### Task statement
Print the listing below from its opening line through the line holding "import * as THREE from 'three';", both ends included.

start Material

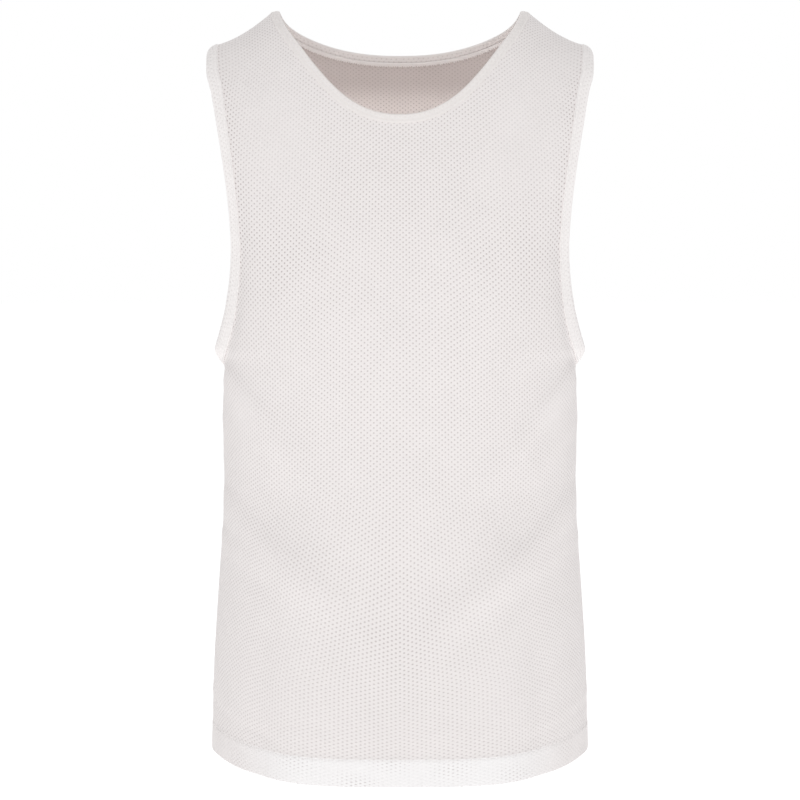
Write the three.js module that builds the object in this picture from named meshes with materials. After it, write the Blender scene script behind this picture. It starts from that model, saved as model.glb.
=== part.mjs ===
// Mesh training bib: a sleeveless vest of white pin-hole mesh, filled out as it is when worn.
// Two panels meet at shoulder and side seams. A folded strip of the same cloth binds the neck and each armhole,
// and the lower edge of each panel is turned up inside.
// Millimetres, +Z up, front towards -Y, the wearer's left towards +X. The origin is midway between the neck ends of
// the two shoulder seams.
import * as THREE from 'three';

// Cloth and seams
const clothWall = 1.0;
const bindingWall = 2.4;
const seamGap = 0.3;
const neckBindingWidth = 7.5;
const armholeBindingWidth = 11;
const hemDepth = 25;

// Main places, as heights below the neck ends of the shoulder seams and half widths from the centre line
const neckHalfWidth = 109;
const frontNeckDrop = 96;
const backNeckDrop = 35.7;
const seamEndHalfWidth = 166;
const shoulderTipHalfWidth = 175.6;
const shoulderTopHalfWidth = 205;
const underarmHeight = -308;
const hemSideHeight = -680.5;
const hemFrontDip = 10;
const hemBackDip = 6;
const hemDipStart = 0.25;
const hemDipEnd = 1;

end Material

### Exercise solution
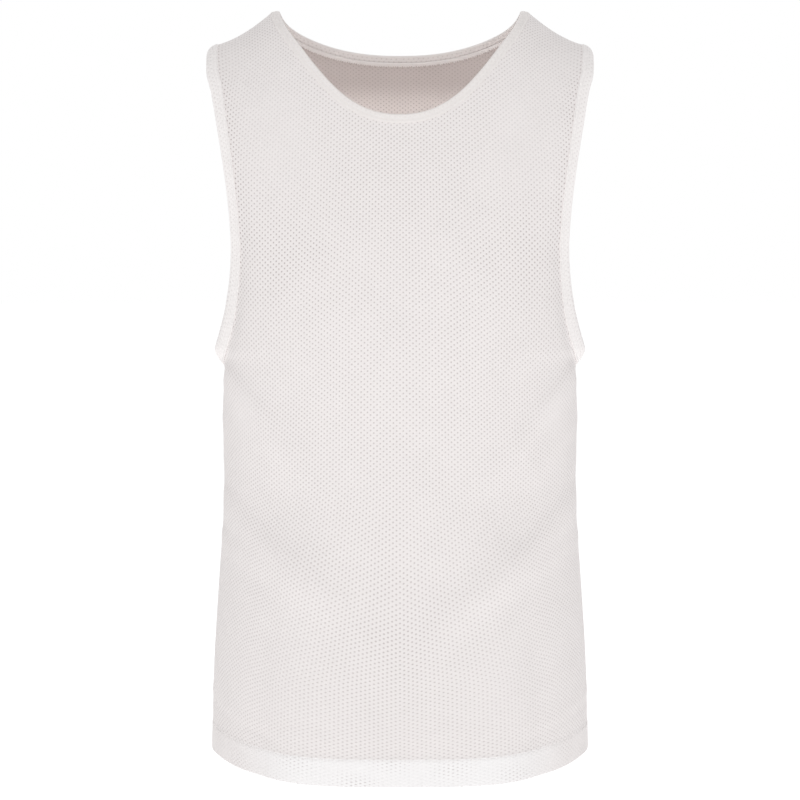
Write the three.js module that builds the object in this picture from named meshes with materials. After it, write the Blender scene script behind this picture. It starts from that model, saved as model.glb.
=== part.mjs ===
// Mesh training bib: a sleeveless vest of white pin-hole mesh, filled out as it is when worn.
// Two panels meet at shoulder and side seams. A folded strip of the same cloth binds the neck and each armhole,
// and the lower edge of each panel is turned up inside.
// Millimetres, +Z up, front towards -Y, the wearer's left towards +X. The origin is midway between the neck ends of
// the two shoulder seams.
import * as THREE from 'three';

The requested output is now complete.